EAST NEW YORK — The Royal Knights were more than just a marching band for Tanaya Copeland — they were her family.

The group honored the 18-year-old Long Island University nursing student who died after being  stabbed repeatedly, chanting her name and banging out a final number at her wake.

"Today, basically, we are here to send her off like she deserved," band leader Osie Smith said in front of Bethlehem Baptist Church. "It's kind of hard for everyone, especially the kids because they're so close to her. We are just going to do our best to do what we do normally in support of her."

Police believe that Copeland was the first victim of Daniel St. Hubert, 27, who went on a stabbing spree about a week and a half after being released from prison where he served five years for trying to kill his mother.

Copeland was going to meet up with friends from the band after showering and changing at home after work. She was found dead on a desolate stretch of Stanley Avenue near her home in the Pink Houses.

Two days after attacking Copeland, police believe that St. Hubert stabbed 6-year-old Prince Jordan Avitt to death and seriously wounded his friend 7-year-old Mikayla Capers. Three days later the ex-con stabbed a homeless man in a Chelsea subway station.

Outside the memorial service, Smith said he struggled with a way to explain the senseless death to Copeland's bandmates.

"It's really not much you can explain. Basically the kids losing a best friend, a brother a sister, everything like that, it's hard to explain the reason and the purpose. The only thing we can say is keep her in your hearts," said Smith tearing up.

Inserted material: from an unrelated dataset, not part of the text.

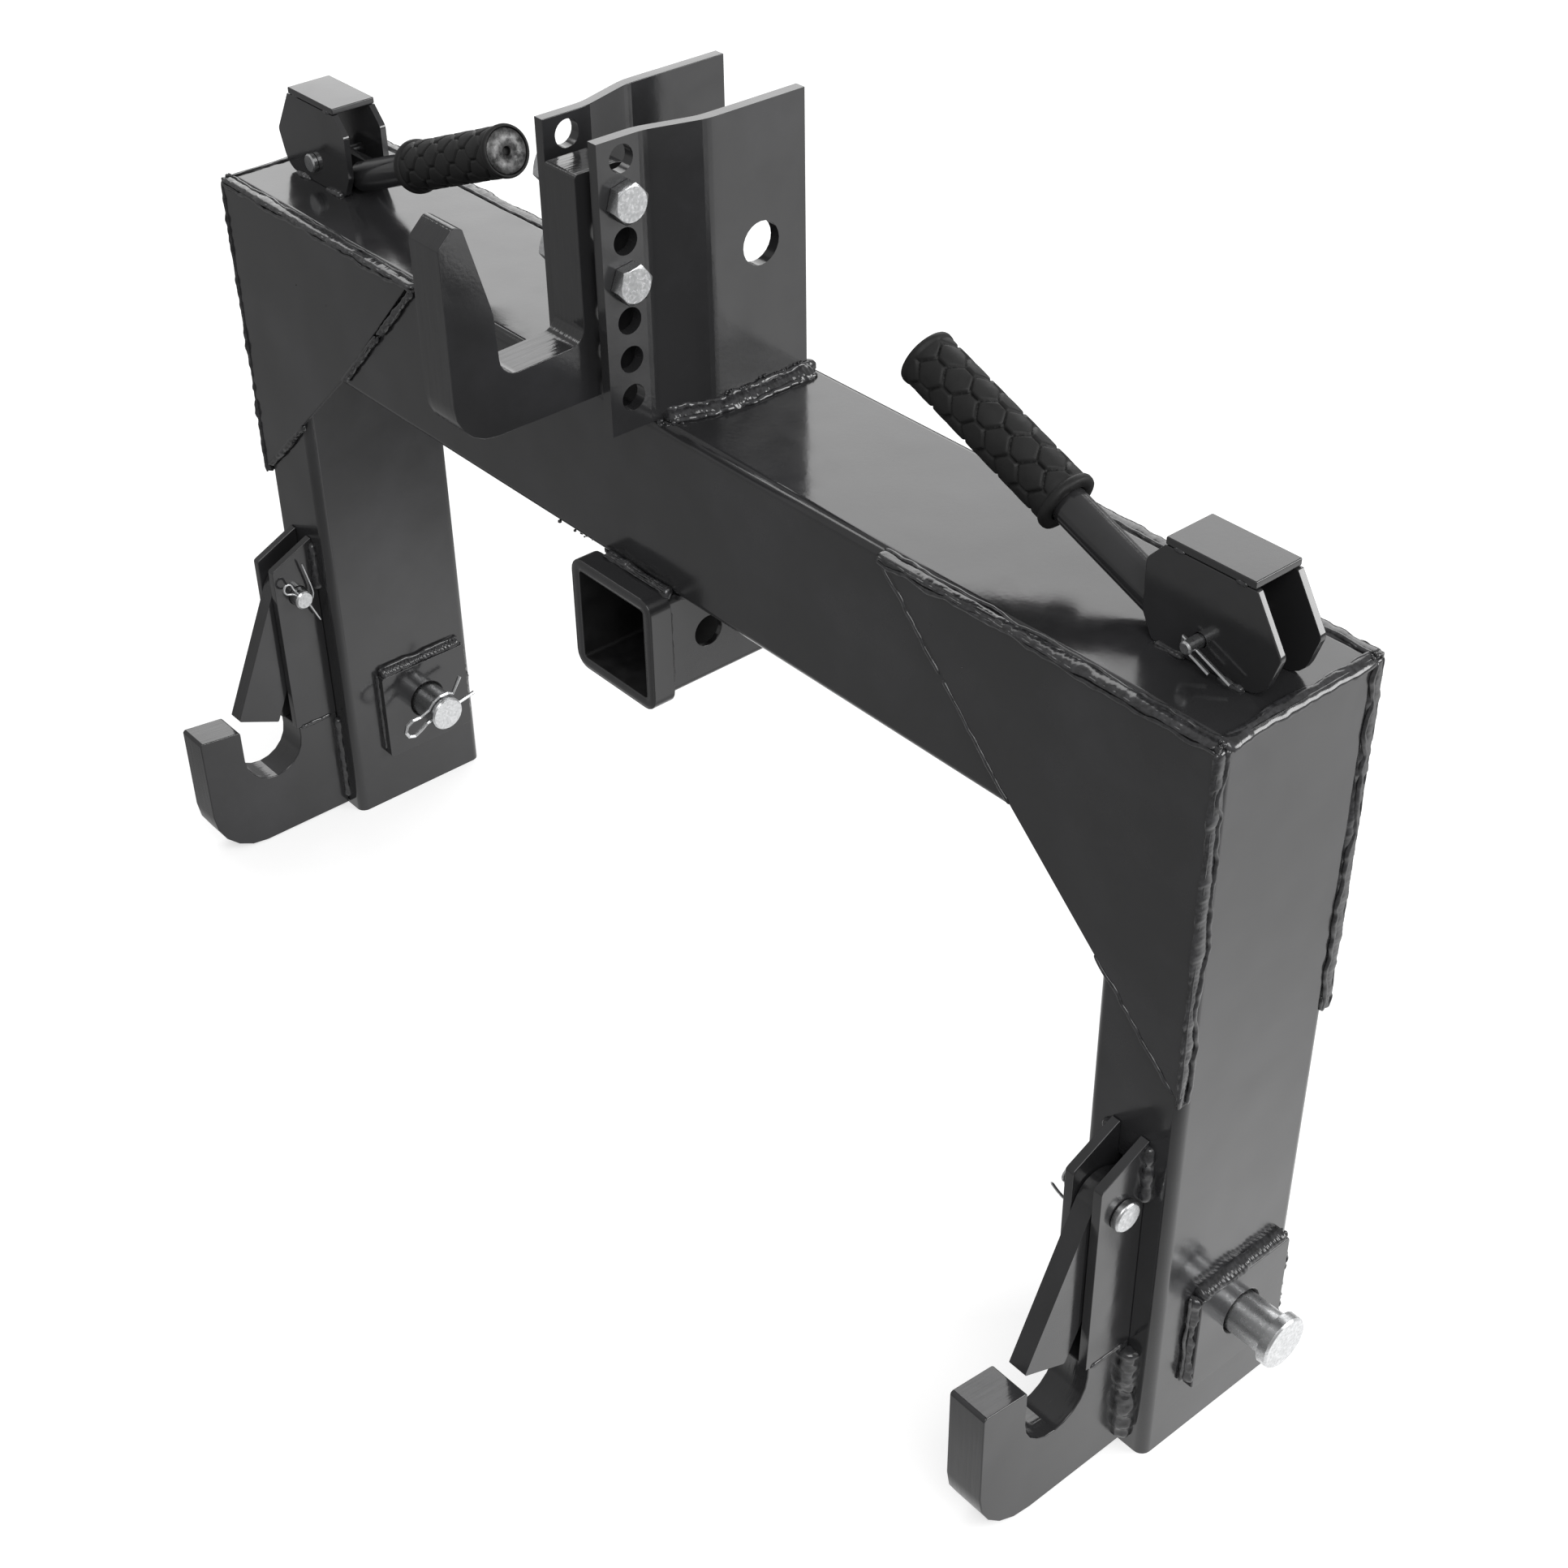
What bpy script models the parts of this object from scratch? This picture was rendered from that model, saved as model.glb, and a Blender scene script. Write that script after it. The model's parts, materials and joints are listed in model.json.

"It's an emptiness being that she is not there, and the kids feel it. The moment they step into the line and they realize she's not there. It's not only about the band, it's about the family that's behind it."

Family friend Sharon Barnaby, 49, just shook her head at the tragedy of someone so young and promising dying his way.

"You cannot fathom. You cannot comprehend. You think you will wake up and it was just a nightmare. She had everything going for her."